Contrary to the defendant’s counsel’s representation at oral argument that Barrett wrote and communicated with the defendant’s mother, the defendant testified at the hearing on the motion for new trial that his mother and Barrett were not friendly and Barrett’s confession letter was the only letter that Barrett wrote to his mother.
The judge’s findings state that Lewis learned in 2001 or 2002 that Hurley was holding a letter, but the record indicates that the year was 2000. Considering that Hurley made a copy of the letter for Lewis prior to delivering the original to the defendant’s attorney in August, 2001, Lewis’s knowledge of the letter could not have first come in the year 2002. In addition to testifying that he learned of the letter’s existence in 2000, he also testified that this information came about after the defendant’s mother had died (in January, 2000).
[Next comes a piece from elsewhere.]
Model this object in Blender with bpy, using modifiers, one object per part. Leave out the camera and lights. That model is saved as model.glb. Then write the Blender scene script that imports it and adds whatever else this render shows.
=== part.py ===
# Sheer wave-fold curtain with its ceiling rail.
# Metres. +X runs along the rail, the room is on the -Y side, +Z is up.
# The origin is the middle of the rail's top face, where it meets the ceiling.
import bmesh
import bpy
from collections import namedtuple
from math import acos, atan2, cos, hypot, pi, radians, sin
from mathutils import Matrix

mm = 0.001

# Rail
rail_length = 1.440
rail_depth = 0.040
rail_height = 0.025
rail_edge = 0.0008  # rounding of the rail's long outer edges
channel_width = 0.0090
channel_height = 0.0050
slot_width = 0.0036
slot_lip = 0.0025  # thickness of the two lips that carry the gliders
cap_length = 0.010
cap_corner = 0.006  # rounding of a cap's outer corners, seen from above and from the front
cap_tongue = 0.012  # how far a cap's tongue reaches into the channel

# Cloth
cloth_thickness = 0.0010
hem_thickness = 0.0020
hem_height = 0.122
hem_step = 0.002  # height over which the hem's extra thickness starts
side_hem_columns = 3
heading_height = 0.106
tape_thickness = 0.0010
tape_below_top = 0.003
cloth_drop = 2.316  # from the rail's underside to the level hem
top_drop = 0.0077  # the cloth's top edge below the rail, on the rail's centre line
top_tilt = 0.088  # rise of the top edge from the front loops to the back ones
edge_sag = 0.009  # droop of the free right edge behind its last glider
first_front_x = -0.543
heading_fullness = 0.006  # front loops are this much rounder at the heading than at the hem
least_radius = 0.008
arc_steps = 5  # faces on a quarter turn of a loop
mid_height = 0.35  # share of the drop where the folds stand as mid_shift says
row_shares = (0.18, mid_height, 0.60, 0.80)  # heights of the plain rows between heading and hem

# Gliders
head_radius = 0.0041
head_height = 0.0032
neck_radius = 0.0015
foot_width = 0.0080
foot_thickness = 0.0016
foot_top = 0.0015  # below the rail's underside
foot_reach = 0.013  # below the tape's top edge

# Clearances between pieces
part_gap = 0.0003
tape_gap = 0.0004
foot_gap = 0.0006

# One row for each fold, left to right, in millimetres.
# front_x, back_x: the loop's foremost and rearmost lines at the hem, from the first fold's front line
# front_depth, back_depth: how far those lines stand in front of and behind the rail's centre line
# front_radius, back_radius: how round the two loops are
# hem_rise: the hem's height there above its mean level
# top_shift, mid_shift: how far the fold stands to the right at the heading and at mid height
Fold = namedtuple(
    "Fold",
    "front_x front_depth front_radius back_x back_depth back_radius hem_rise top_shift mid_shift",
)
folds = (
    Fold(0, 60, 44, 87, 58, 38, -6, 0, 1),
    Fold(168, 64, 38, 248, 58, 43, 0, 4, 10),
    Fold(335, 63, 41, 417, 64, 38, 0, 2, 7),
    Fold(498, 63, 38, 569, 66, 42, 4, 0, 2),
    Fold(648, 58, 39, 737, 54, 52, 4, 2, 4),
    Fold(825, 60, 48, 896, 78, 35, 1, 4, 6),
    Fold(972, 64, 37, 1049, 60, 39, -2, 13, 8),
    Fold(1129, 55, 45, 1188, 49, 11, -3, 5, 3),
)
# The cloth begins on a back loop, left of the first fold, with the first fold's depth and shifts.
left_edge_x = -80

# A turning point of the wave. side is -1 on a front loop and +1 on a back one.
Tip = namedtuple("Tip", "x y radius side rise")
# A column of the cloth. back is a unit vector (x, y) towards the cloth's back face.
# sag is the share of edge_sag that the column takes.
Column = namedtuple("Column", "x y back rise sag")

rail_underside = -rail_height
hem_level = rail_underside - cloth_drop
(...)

The Commonwealth essentially conceded below that the letter was in Barrett’s handwriting.
Members of Barrett’s family testified that he moved to California after the defendant’s trial and conviction. Barrett wrote to his mother and made occasional telephone calls to her.
Given the judge’s conclusions, he must have credited the defendant’s testimony that, contrary to what Barrett claimed in his confession letter, the defendant was never told by Barrett in the weeks following the victim’s murder that he (Barrett) had murdered the victim.
The defendant’s trial counsel, aware of the Commonwealth’s view that the defendant and Barrett had acted as joint venturers, did not investigate Barrett’s involvement, as evidence linking Barrett to the crime would not likely be exculpatory of the defendant and instead would potentially support the Commonwealth’s theory.
The judge properly did not rely on the defendant’s testimony to corroborate the hearsay statements attributed to Barrett. See Commonwealth v. Drew, 397 Mass. 65, 77 n.12 (1986).